1.    Do a Landowner Statement
  •  Protect yourself in advance from tactical town and village green claims in the event your land is earmarked for development. Statements are good for 20 years (they need to be renewed within that period) and bring to an end any ‘as of right’ periods of recreational use.
  • Do your Highways Statement at the same time and on the same form. As from 1 October 2013 sworn statutory declarations are no longer necessary.
2.   Check your Shooting Agreements  
  • Protect your position. We have seen a number of shooting leases where the landowner has  inadvertently granted a business tenancy with a right of renewal because the procedures for  contracting out of the Landlord & Tenant Act 1954 have not been complied with.
  • Watch too for TUPE and housing consequences of changes in gamekeeper arrangements.
3.   Double-check official notices (e.g. about chancel repair/mineral rights)

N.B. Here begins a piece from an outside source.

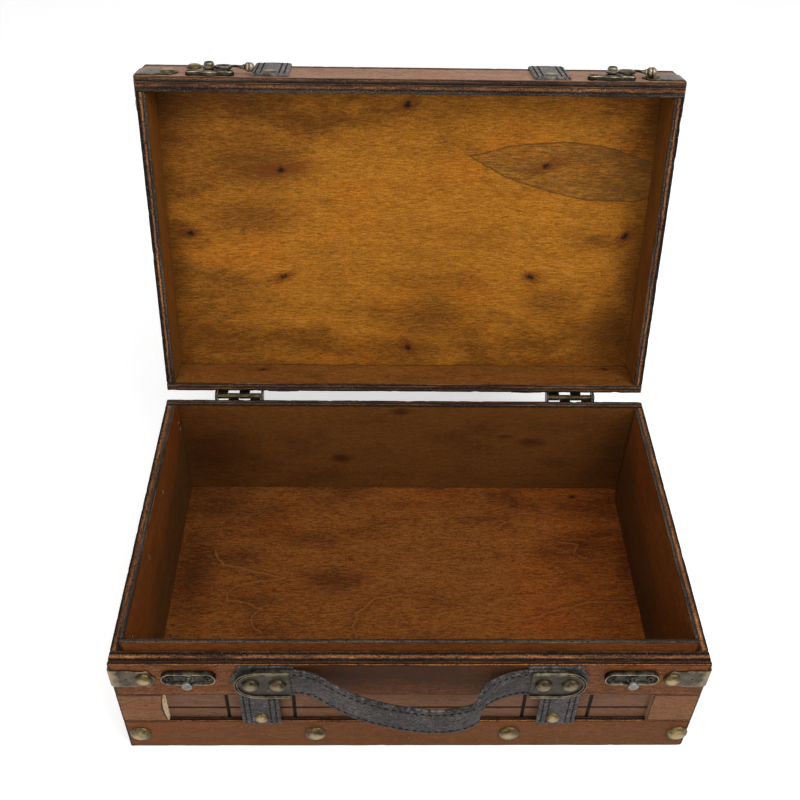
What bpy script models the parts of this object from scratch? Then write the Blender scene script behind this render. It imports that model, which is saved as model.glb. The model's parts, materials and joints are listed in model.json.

  •  Ask the party responsible for the notice to provide evidence. We have recently seen a ‘manorial rights’ notice removed once it became clear there was no documentation to support the applicant’s claim. 
  • It can be worth checking pre-registration deeds and documents. In a recent case, a landowner who received a chancel repair notice from the Land Registry was able to produce an old deed under which a predecessor had bought out (“compounded”) the liability. You can find more details here
4.   Watch for tenancies and contracting agreements that bridge 1 January 2015
  • Make sure your agreements build in the flexibility needed to cater for life under new CAP regime – in relation to both direct payments and rural development.
  • For example, do the definitions cover the Basic Payment Scheme and greening? Is there a requirement for the tenant to renew his “ELS” agreement in due course? (not possible for standard ELS!)
  • In longer term contracting agreements, who is responsible for making sure greening requirements are met? Who carries the cost of greening measures?
5.   Short-term cropping and grazing: tear up old documents!
  • For 2014-15 arrangements, documents should anticipate and reflect the new CAP rules and language (the broad framework rules will be adopted in mid-December).
  •  Subject to the final implementing texts, the regulations allow for more flexibility than before as far as qualifying agricultural activity goes. Agricultural activity includes maintaining an agricultural area in a state which makes it suitable for grazing or cultivation without preparatory action going beyond usual agricultural methods....
  • Save on photocopying costs and invest in up-to-date, regime-ready agreements!